What Responsible Use Looks Like

None of this is an argument against using AI in underwriting. It is an argument for using it carefully, with sustained human oversight built into the process.

Require explainability. Any AI system driving underwriting decisions should be able to produce a plain-language explanation of why a given submission was rated, restricted, or declined the way it was. If a system cannot do that, it creates regulatory exposure and real problems for the agents who have to explain the decision to a client.
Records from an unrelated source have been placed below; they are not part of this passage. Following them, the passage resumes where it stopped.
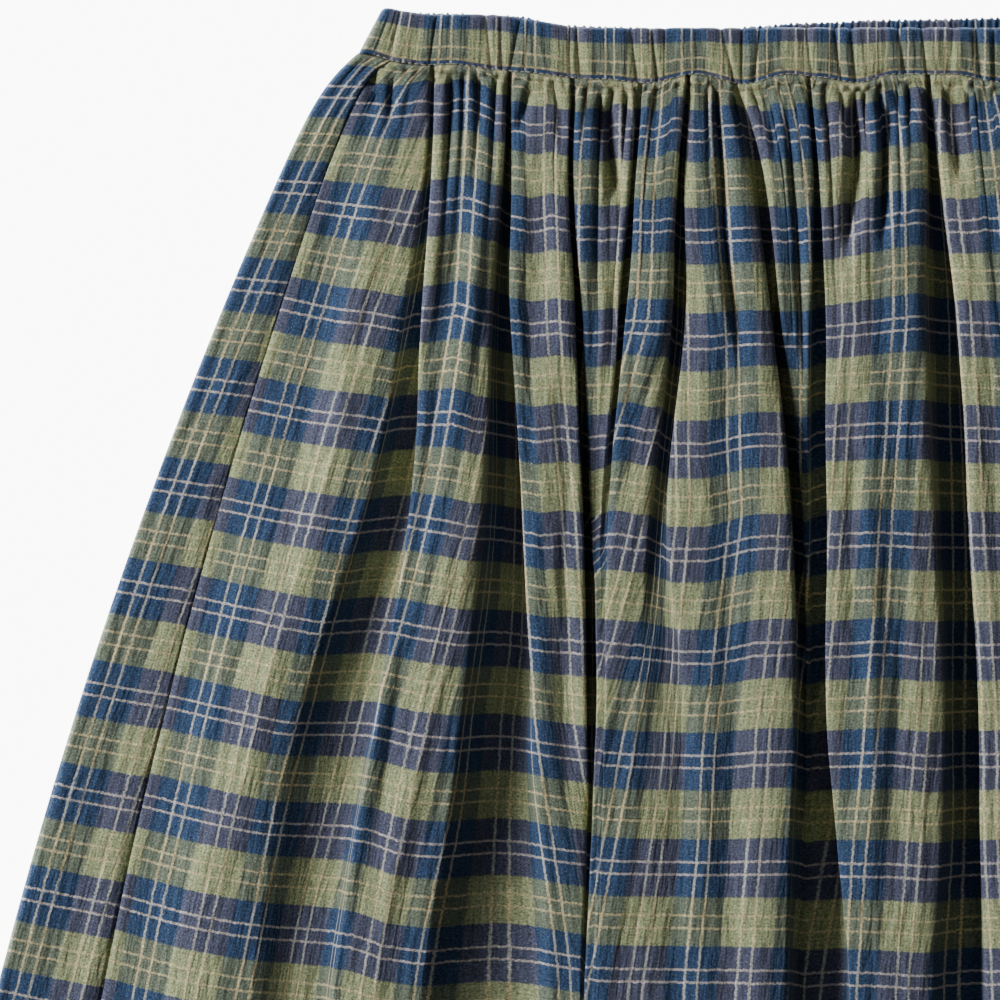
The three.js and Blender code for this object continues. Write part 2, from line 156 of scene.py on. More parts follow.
# Distances at which the check's place on each pleat is given.
CHECK_LEVELS = np.array([100, 175, 200, 260, 370.0])
SLIP_LEVELS = np.array([12, 50, 95, 135, 175, 215, 260, 340.0])

# The pleats: tucks taken at the waist, height of the top at LEVELS, how much the right edge
# stands above the left where the pleat is full, and where the check's warp sits: the
# repeats counted at a share `at` of the pleat's width, at CHECK_LEVELS.
PLEATS = table("gathers crest tilt at repeat", [
    (3, [6.6, 8.8, 11.4, 14.4, 15.4, 14.6, 10.6], 0, 0.0, [0.64] * 5),
    (5, [7, 14, 18, 20, 21.5, 19, 13], 0.5, 0.5, [2.97, 3.19, 3.27, 3.46, 3.59]),
    (4, [7, 13.4, 17, 18.6, 17.6, 9.6, 8.6], 0.6, 0.5, [5.41, 5.35, 5.34, 5.3, 4.97]),
    (5, [7, 13.6, 15, 14.6, 19.4, 17, 12], 0, 0.5, [6.27, 6.35, 7.1, 7.62, 8.09]),
    (3, [7, 14.4, 18.4, 19.6, 20.4, 18, 12.6], 0, 0.5, [7.08, 7.4, 7.5, 7.89, 8.27]),
    (3, [7, 13.6, 18, 20, 21.5, 20, 13.4], 1.8, 0.5, [8.97, 8.94, 9.03, 9.28, 9.48]),
    (5, [7, 13, 15, 10.5, 4, 2.8, 5], 0, 0.5, [9.9, 10.0, 10.05, 10.2, 10.45]),
    (8, [7, 14.6, 19, 21.5, 22, 20, 13.6], 0, 0.5, [10.76, 10.93, 10.99, 11.15, 11.42]),
    (5, [7, 13.4, 16.8, 18.4, 18.6, 16.6, 12], 1, 0.5, [12.79] * 5),
    (6, [7, 14.2, 17.6, 19.2, 19.4, 17, 12], 1.5, 0.5, [14.46] * 5),
    (6, [7, 13.4, 16, 17.2, 17.4, 15, 11], 1, 0.5, [16.24] * 5),
    (4, [6.6, 8.4, 9.8, 11, 11, 9.2, 7], 0, 1.0, [18.4] * 5),
])

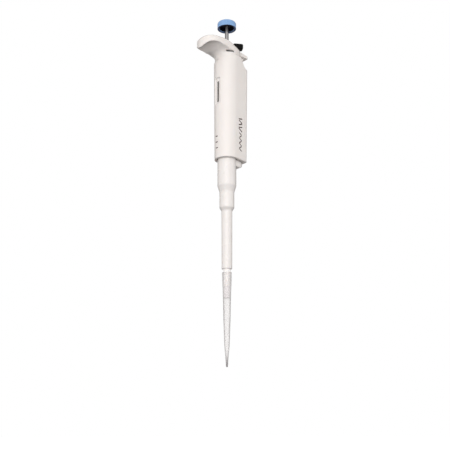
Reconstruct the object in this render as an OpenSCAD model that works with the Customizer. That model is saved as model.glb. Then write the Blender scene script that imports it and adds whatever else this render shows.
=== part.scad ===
// Adjustable air-displacement pipette, 100 to 1000 microlitres, with a fitted tip.
// The origin is on the long axis, at the middle of the sleeve's land. +Z runs up to the
// push button, -X is the finger-hook side and +X is the tip-ejector side.
// Each module gives its heights above the handle's lower shoulder, and lift() moves
// them to the origin. Coaxial parts that only pass each other keep a small gap.

/* [Handle] */
// Radius of the round barrel at middle height
barrel_r = 11; // [10.9:0.1:11.4]
// Height of the handle's crown above its lower shoulder
crown_z = 111.2; // [111:0.1:111.6]
// Distance from the axis to the tip of the finger hook
hook_reach = 31.4; // [31:0.2:33]
// Half the width of the finger hook
hook_half_w = 12; // [11.6:0.1:12.4]
// Distance from the axis to the flat rear face at middle height
rear_x = 17.8; // [17.7:0.1:18.2]
// Angle by which each side cheek turns in towards the rear
cheek_angle = 10; // [9:0.5:11]
// Distance from the axis to the seam of the rear cover
seam_x = 14.15; // [14:0.05:14.3]

/* [Push button and plunger] */
// Radius of the push button
button_r = 8.45; // [8.2:0.05:9]
// Height of the button's lower rim above the shoulder
button_z = 126; // [125.9:0.1:128]
// Height of the push button
button_h = 6; // [5.9:0.1:6.6]
// Radius of the steel plunger rod
rod_r = 1.7; // [1.65:0.01:1.7]
// Radius of the piston
piston_r = 4.7; // [4.6:0.01:4.7]

/* [Volume setting] */
// Radius of the adjusting screw over its thread
screw_r = 4.6; // [4.5:0.01:4.6]
// Outer radius of the counter's digit drums
drum_r = 8; // [7.8:0.05:8]
// Height of one digit drum
drum_h = 6.2; // [6.1:0.01:6.25]
// Height of the lowest drum's underside
drum_z = 51.9; // [51.9:0.01:52]

/* [Counter window] */
// Lowest and highest point of the window's recess
recess_z = [50, 75]; // [49:0.5:76]
// Lowest and highest point of the clear window
window_z = [51.6, 71.1]; // [51:0.1:72]
// Half the width of the recess
recess_half_w = 2.9; // [2.8:0.1:3.2]
// Half the width of the clear window
window_half_w = 1.5; // [1.4:0.1:1.6]

/* [Tip ejector] */
// Outer radius of the sleeve below the handle
sleeve_r = 8.15; // [8.1:0.01:8.2]
// Outer radius of the sleeve's land
land_r = 6.35; // [6.25:0.05:6.45]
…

Human review must be ongoing, not just at launch. A model that passed a fairness evaluation when it was deployed and has not been reviewed since is not a model with a genuine fairness commitment. Outcome patterns by geography, demographic proxy, and line of business should be monitored continuously by people who have the authority to intervene when something looks wrong. This cannot be a one-time checkbox.

Consequential decisions need a human in the loop. Automated processing for routine renewals on straightforward risks is reasonable. Declinations, significant coverage restrictions, and material premium increases should have a human review step. Not because humans are always more accurate, but because accountability has to live somewhere, and “the model decided” is not an acceptable explanation to a policyholder or a regulator.

Know the regulatory environment. New York has been one of the more active states in scrutinizing algorithmic underwriting and pricing. The DFS has issued guidance on the use of external data and algorithms in insurance, and that guidance continues to evolve. What is compliant today may not be in two years, and both carriers and the technology vendors they work with need to be tracking that.

Represent your clients. As independent agents, we are the part of this industry closest to the people being insured. When a client receives a decision driven by an automated system and the explanation does not hold up, that is worth documenting and pushing back on. That ground-level visibility into how these models affect real people is something neither the carrier nor the vendor has, and it is genuinely valuable.

The Bottom Line

AI in underwriting is powerful technology being applied in a high-stakes domain with a complicated history, and where the consequences of getting it wrong fall disproportionately on people who are already underserved. The efficiency gains are real. The risk assessment improvements are real. The bias risks are also real, and they are more structural and more persistent than a single validation test will reveal.

Independent agents have always been the part of this industry with the closest relationship to the insured. As AI reshapes how underwriting decisions get made, that relationship matters more, not less.

Use the tools. Ask for explanations. And make sure someone is always watching the outputs.